The Society of Antiquaries (think art history/archaeology/museums types – many academics) invited responses from their fellows and followers. The results make for interesting reading.
The Council for British Archaeology: Post-referendum archaeology
a-n, the visual artists organisation, did a quick survey of their members in July about Brexit. The results suggest the impact has been ‘immediate’
[There must be more of these]
A trio (and a bit) of sociological responses that I like
Stian Westlake (research director at Nesta) blogged about Brexit in the context of our ‘intangible economy’ and how Brexiteers are struggling to cope in it.
Likewise, Eric Kaufmann (prof of politics at Birkbeck) has pointed out that Brexit was a marker of a divide in culture and values in this country.
I found Will Davies’ (senior lecturer in politics at Goldsmiths) analysis of why people might vote for Brexit, despite it being an act of reckless self-harm, rather compelling.

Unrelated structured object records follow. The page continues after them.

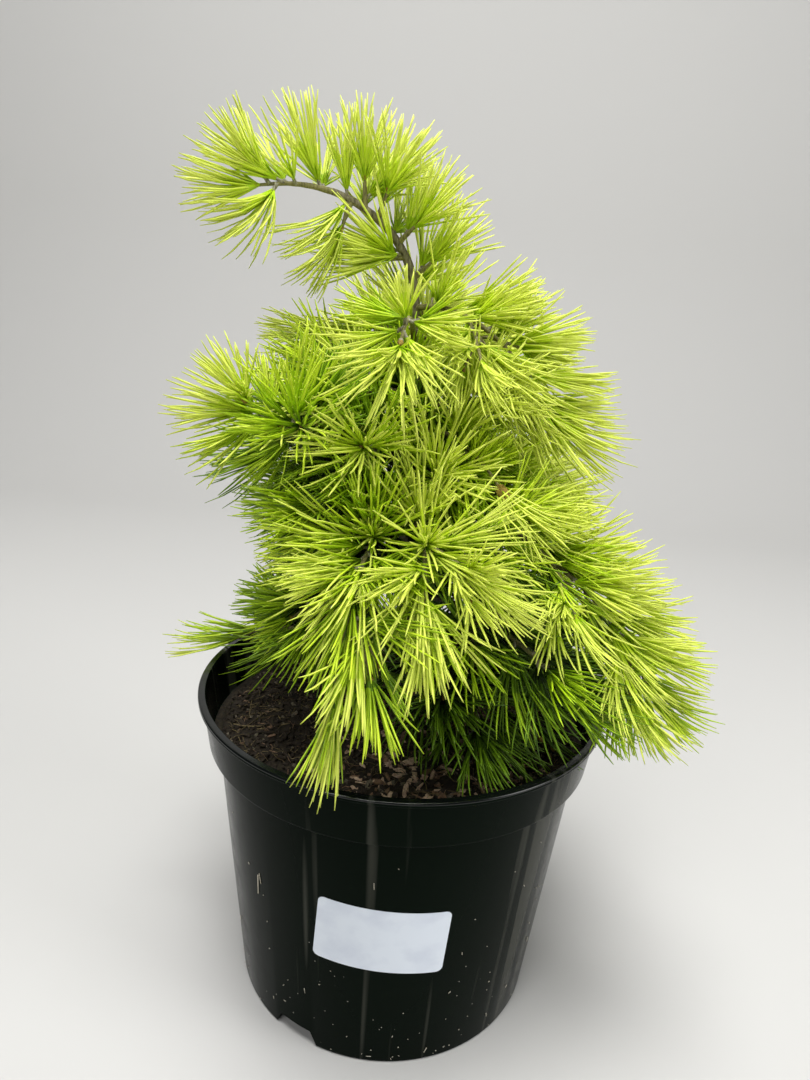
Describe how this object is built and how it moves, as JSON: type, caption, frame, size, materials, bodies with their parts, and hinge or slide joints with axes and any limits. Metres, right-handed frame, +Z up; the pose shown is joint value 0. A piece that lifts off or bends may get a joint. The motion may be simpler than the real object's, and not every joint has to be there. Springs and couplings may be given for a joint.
{
  "type": "potted deodar cedar",
  "caption": "Young golden deodar cedar with a nodding leader and drooping boughs of needle rosettes, in a round black nursery pot with a blank label.",
  "frame": {"origin": "centre of the flat underside of the pot", "axes": "+Z up; +Y from the labelled front of the plant to its back; +X to the right as seen from the front"},
  "size_m": [0.2709, 0.2771, 0.4503],
  "materials": {
    "pot_plastic": "gloss, moulded",
    "compost": "rough",
    "label_paper": "satin",
    "bark": "rough",
    "golden_needles": "satin",
    "green_needles": "satin"
  },
  "bodies": {
    "root": {"bough_back_low": "bark", "bough_back_mid": "bark", "bough_big_right": "bark", "bough_hanging_front_left": "bark", "bough_hanging_front_right": "bark", "bough_left": "bark", "bough_left_back": "bark", "bough_left_back_low": "bark", "bough_low_left": "bark", "bough_low_right": "bark", "bough_low_right_back": "bark", "bough_low_right_front": "bark", "bough_right_back": "bark", "bough_right_back_low": "bark", "label": "label_paper", "needles_back_low": "green_needles", "needles_back_mid": "golden_needles", "needles_big_right": "golden_needles", "needles_centre_front": "golden_needles", "needles_centre_right": "golden_needles", "needles_crest": "golden_needles", "needles_front_high": "golden_needles", "needles_front_right_mid": "golden_needles", "needles_front_star": "golden_needles", "needles_hanging_front_left": "golden_needles", "needles_hanging_front_right": "golden_needles", "needles_knee_left": "golden_needles", "needles_knee_right": "golden_needles", "needles_leader": "golden_needles", "needles_left": "golden_needles", "needles_left_back": "golden_needles", "needles_left_back_high": "golden_needles", "needles_left_back_low": "golden_needles", "needles_left_front": "golden_needles", "needles_left_high": "golden_needles", "needles_left_low": "golden_needles", "needles_left_mid": "golden_needles", "needles_low_front": "green_needles", "needles_low_left": "green_needles", "needles_low_right": "green_needles", "needles_low_right_back": "green_needles", "needles_low_right_front": "golden_needles", "needles_mid_right_star": "golden_needles", "needles_nod": "golden_needles", "needles_right_back": "golden_needles", "needles_right_back_high": "golden_needles", "needles_right_back_low": "golden_needles", "needles_right_high": "golden_needles", "needles_right_mid": "golden_needles", "needles_shoulder_right": "golden_needles", "needles_under_bow": "golden_needles", "needles_upper_back": "golden_needles", "needles_upper_front": "golden_needles", "needles_upper_left": "golden_needles", "needles_upper_right": "golden_needles", "pot": "pot_plastic", "soil": "compost", "trunk": "bark"}
  },
  "joints": []
}
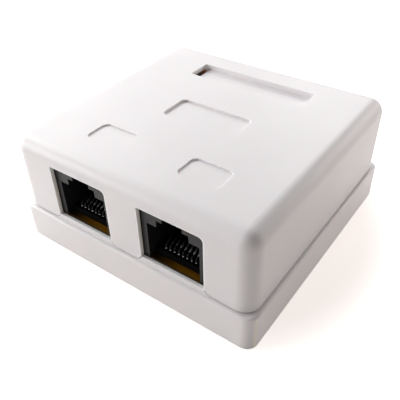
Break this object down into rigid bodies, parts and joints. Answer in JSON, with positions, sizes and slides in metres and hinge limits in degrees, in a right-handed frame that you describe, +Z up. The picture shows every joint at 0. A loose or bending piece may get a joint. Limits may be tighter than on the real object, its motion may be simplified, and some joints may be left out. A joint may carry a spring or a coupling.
{
  "type": "surface mount jack box",
  "caption": "Low square surface mount box with a lift-off cover, RJ45 jacks side by side at the front, and punch-down terminals on a board inside.",
  "frame": {"origin": "middle of the underside of the base", "axes": "+X along the port face, +Y from the port face to the back, +Z up through the cover"},
  "size_m": [0.06, 0.0592, 0.026],
  "materials": {
    "white_abs": "satin",
    "black_plastic": "satin",
    "carrier_plastic": "matte",
    "board_laminate": "varnished",
    "contact_metal": "bright plated",
    "terminal_plastic": "satin",
    "terminal_metal": "tin plated",
    "screw_steel": "zinc plated"
  },
  "bodies": {
    "box": {"base": "white_abs", "circuit_board": "board_laminate", "jack_housing_1": "black_plastic", "contact_carrier_1": "carrier_plastic", "port_1_contact_1": "contact_metal", "port_1_contact_2": "contact_metal", "port_1_contact_3": "contact_metal", "port_1_contact_4": "contact_metal", "port_1_contact_5": "contact_metal", "port_1_contact_6": "contact_metal", "port_1_contact_7": "contact_metal", "port_1_contact_8": "contact_metal", "terminal_block_1a": "terminal_plastic", "terminal_clip_1a_1": "terminal_metal", "terminal_clip_1a_2": "terminal_metal", "terminal_clip_1a_3": "terminal_metal", "terminal_clip_1a_4": "terminal_metal", "terminal_block_1b": "terminal_plastic", "terminal_clip_1b_1": "terminal_metal", "terminal_clip_1b_2": "terminal_metal", "terminal_clip_1b_3": "terminal_metal", "terminal_clip_1b_4": "terminal_metal", "jack_housing_2": "black_plastic", "contact_carrier_2": "carrier_plastic", "port_2_contact_1": "contact_metal", "port_2_contact_2": "contact_metal", "port_2_contact_3": "contact_metal", "port_2_contact_4": "contact_metal", "port_2_contact_5": "contact_metal", "port_2_contact_6": "contact_metal", "port_2_contact_7": "contact_metal", "port_2_contact_8": "contact_metal", "terminal_block_2a": "terminal_plastic", "terminal_clip_2a_1": "terminal_metal", "terminal_clip_2a_2": "terminal_metal", "terminal_clip_2a_3": "terminal_metal", "terminal_clip_2a_4": "terminal_metal", "terminal_block_2b": "terminal_plastic", "terminal_clip_2b_1": "terminal_metal", "terminal_clip_2b_2": "terminal_metal", "terminal_clip_2b_3": "terminal_metal", "terminal_clip_2b_4": "terminal_metal", "board_screw_1": "screw_steel", "board_screw_2": "screw_steel", "board_screw_3": "screw_steel"},
    "lid": {"cover": "white_abs"}
  },
  "joints": [
    {"name": "cover_lift", "type": "slide", "parent": "box", "child": "lid", "axis": [0, 0, 1], "range_m": [0, 0.03]}
  ]
}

I feel there might be lessons in the recent work of Arlie Russell Hochschild and that’s where my attention is headed between now and the US presidential election.
A few final reflections on all this
On the whole the arts world is mad and sad about Brexit. Many have said that “the arts” are “out of touch”. Twas ever thus, non? And maybe this isn’t a bad thing. I think people in the arts can still be completely in touch and remain angry that people have voted to do this stupid thing.
My one genuine persistent head-scratcher is that I don’t understand how, even if you hate muslims or foreigners, or want more sovereignty and control, or want to be listened to, or want investment in your community, specifically, voting to leave the EU helps achieve this. None of the vox pops or interviews seem to have invited/forced people to walk us through that logic.